To reach the trailhead departing from Interstate 93 in Plymouth, New Hampshire, take exit 26 towards NH-25 west. Remain on NH-25 West for a span of 7.3 miles, then make a right turn onto Main Street, leading to Rumney Village. Proceed for 0.7 miles, subsequently turning left onto Buffalo Road, reaching the heart of the village. Continue westward along Buffalo Road for 2.4 miles. The parking area for the Rattlesnake Mountain Trailhead is on the right-hand side. Dogs are allowed on this trail but must be kept on a leash. There is no fee to enter the trail.
Odiorne Park Loop Trail
The Odiorne Park Loop Trail is a 2.8-mile loop. This easy to moderate-level trail presents a unique coastal hiking experience meandering through salt marshes, sandy shores, and dense maritime forests of pitch pine. Hikers will encounter a variety of vegetation, including beach grasses and shrubs. The easterly points of the trail feature views of the rugged shoreline and beach overlooking the Atlantic Ocean. Birdwatchers can observe a variety of coastal avian species, including gulls, migratory shorebirds, and maybe even a bald eagle.
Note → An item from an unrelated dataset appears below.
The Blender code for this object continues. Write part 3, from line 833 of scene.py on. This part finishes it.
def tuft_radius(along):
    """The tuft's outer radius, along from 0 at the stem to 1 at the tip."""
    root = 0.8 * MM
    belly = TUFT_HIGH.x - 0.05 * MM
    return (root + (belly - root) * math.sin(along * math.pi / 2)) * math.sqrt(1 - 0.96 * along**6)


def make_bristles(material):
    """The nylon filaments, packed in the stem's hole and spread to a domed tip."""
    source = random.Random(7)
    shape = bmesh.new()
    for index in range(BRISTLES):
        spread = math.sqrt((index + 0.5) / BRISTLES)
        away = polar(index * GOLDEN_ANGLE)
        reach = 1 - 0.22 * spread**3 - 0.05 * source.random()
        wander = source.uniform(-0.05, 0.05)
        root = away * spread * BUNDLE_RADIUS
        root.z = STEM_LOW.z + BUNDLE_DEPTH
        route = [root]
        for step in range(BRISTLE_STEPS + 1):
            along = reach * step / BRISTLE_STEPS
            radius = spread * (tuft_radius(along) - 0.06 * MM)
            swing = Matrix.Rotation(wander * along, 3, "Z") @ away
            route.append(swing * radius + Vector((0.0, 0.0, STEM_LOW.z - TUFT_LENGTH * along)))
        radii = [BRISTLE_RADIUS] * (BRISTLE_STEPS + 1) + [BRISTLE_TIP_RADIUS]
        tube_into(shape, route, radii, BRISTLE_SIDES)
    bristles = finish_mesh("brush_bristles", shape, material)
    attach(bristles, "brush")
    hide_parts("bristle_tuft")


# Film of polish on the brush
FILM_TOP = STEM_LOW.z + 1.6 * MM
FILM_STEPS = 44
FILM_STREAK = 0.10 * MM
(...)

Visitors will find the former WWII military installation known as Battery 204 located near the beach, where they can peruse the remnants of old mortar rings. Further inland, uncover the hidden bunkers of Battery Seaman. To get to the trail from Portsmouth, head south on NH-1A for 1.6 miles. Approach the traffic circle and take the third exit, continuing along NH-1A for another 1.9 miles. Finally, make a left turn into the entrance of Odiorne Point State Park. Dogs are not permitted on the trails. There is a small day-use fee to enter.
Diana's Baths Trail
Diana's Baths Trail, at 1.3 miles, is a short and easy out-and-back hike in the White Mountain National Forest. Not only is the trail suitable for families with children, but as an ADA-approved trail, it is also ideal for those with mobility issues. The route has a distinguishable path for those who favor flat, well-maintained gravel and crushed stone paths. The incline is gradual and traverses through forests of ferns, moss, and a variety of deciduous trees, leading to a series of waterfalls. Birdwatchers can expect to see thrushes, chickadees, and barred owls.
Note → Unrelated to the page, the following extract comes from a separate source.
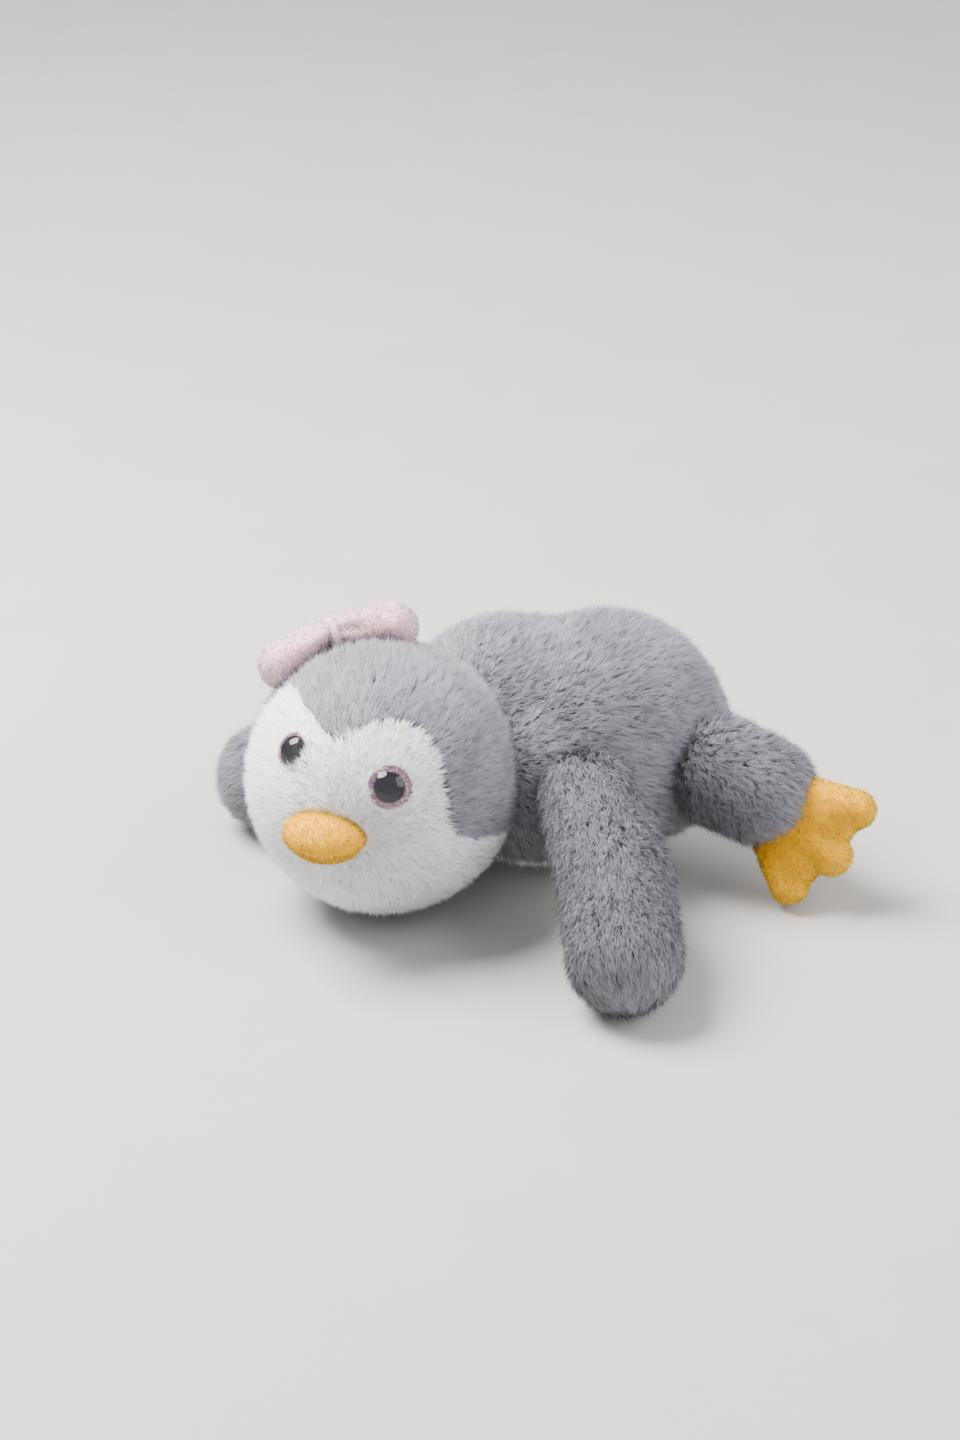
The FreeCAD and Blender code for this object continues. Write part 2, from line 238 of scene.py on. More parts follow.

To get to the trail starting from Conway Village, head north on Route 16/302 (White Mountain Hwy) past the Eastern Slope Inn. At the next set of lights, turn left onto River Road. Continue straight on River Road for approximately 1 mile until the road changes to West Side Road. Stay on West Side Road for about 1.5 miles, passing the sign for the road leading to Cathedral Ledge. Look for the sign indicating the parking lot at Diana's Baths on the left-hand side of the road. Dogs are allowed on this trail but must be kept on a leash. There is a parking fee of $5.00 per vehicle.
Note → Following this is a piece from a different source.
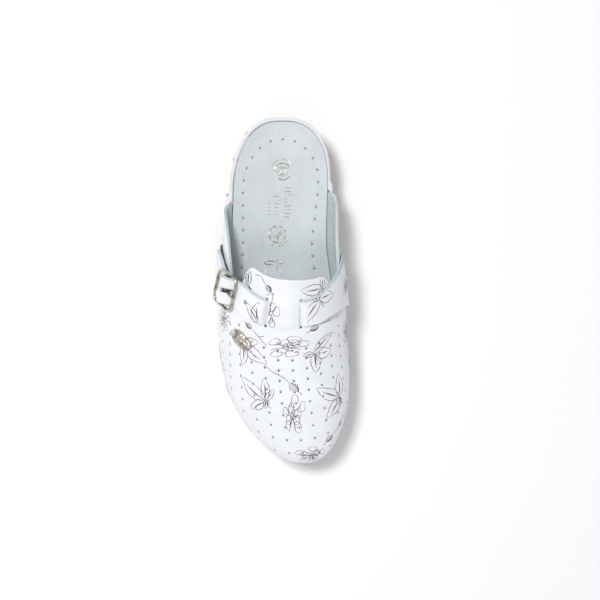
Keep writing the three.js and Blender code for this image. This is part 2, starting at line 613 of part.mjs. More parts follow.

Artists Bluff and Bald Mountain Trail
Artists Bluff is a 1.5-mile, easy to moderately difficult loop trail that provides hikers with a mix of open ledges and woodlands. The terrain comprises packed earth, dirt, and rocks. Visitors will find an array of deciduous and evergreen trees, such as beech, birch, and hemlock. Bird watchers should watch for frequently seen species in this area, such as woodpeckers and blue jays. The stunning views of Echo Lake and Cannon Mountain make it a second-to-none location for landscape photography.
To reach the trailhead from the direction of Franconia, begin by heading south on I-93 S. Take Exit 34B for NH-18 west toward Cannon Mountain and Lafayette Place Campground. Continue on NH-18 West to find the parking area at the base of Cannon Mountain. When the ski area is closed, use designated highway parking areas for convenience. Note that parking at the Echo Lake Beach lot is not allowed for hikers. Dogs are allowed on this trail, but they must be kept on a leash. There is no fee to enter the trails.
Mount Major Trails
Mount Major trails near Alton Bay, New Hampshire, is a network of 3 trails (Mt. Major/Main Trail, Brook Trail, and Boulder Loop) leading to the summit. The length of all trails combined is around 4.5 miles. The difficulty levels vary from easy to moderate, with Brook Trail being the one with the least difficulty due to its being the least steep, despite being the longest of the three at 1.7 miles one way. The terrain on all three comprises packed earth, dirt, rocks, and ledges. There is a variety of vegetation along the trails, including coniferous and deciduous trees, creating a dynamic landscape throughout the year. Birdwatchers can expect to observe a diverse avian population, with species such as chickadees, thrushes, and raptors frequently spotted in the area. Mount Major trails are renowned for their accessibility and scenic vistas, making them a popular choice among outdoor enthusiasts seeking an authentic wilderness experience in New Hampshire.
To reach the Mount Major trailhead from the town of Glendale, head south on NH-11 for approximately 9 miles. If coming from Alton Bay, travel north on NH-11 for about 4 miles. The parking area for Mount Major is on the west side of NH-11. Dogs are permitted on leash. There is no fee to enter the trails.
These five hiking trails highlight the diversity of nature experiences in New Hampshire. From the landscapes of Rattlesnake Mountain to Odiorne Park's coastal areas, the accessible paths of Diana's Baths, the vistas at Artists Bluff, and the scenic views atop Mount Major, outdoor adventurers will find a match. As visitors explore these natural wonders, adherence to the Leave No Trace policy is vital. Respecting and preserving the environment, leaving it as found, ensures these trails remain available for future generations. So, put on your hiking boots and head out, remembering when hiking to maintain care for the surrounding beauty of the trails.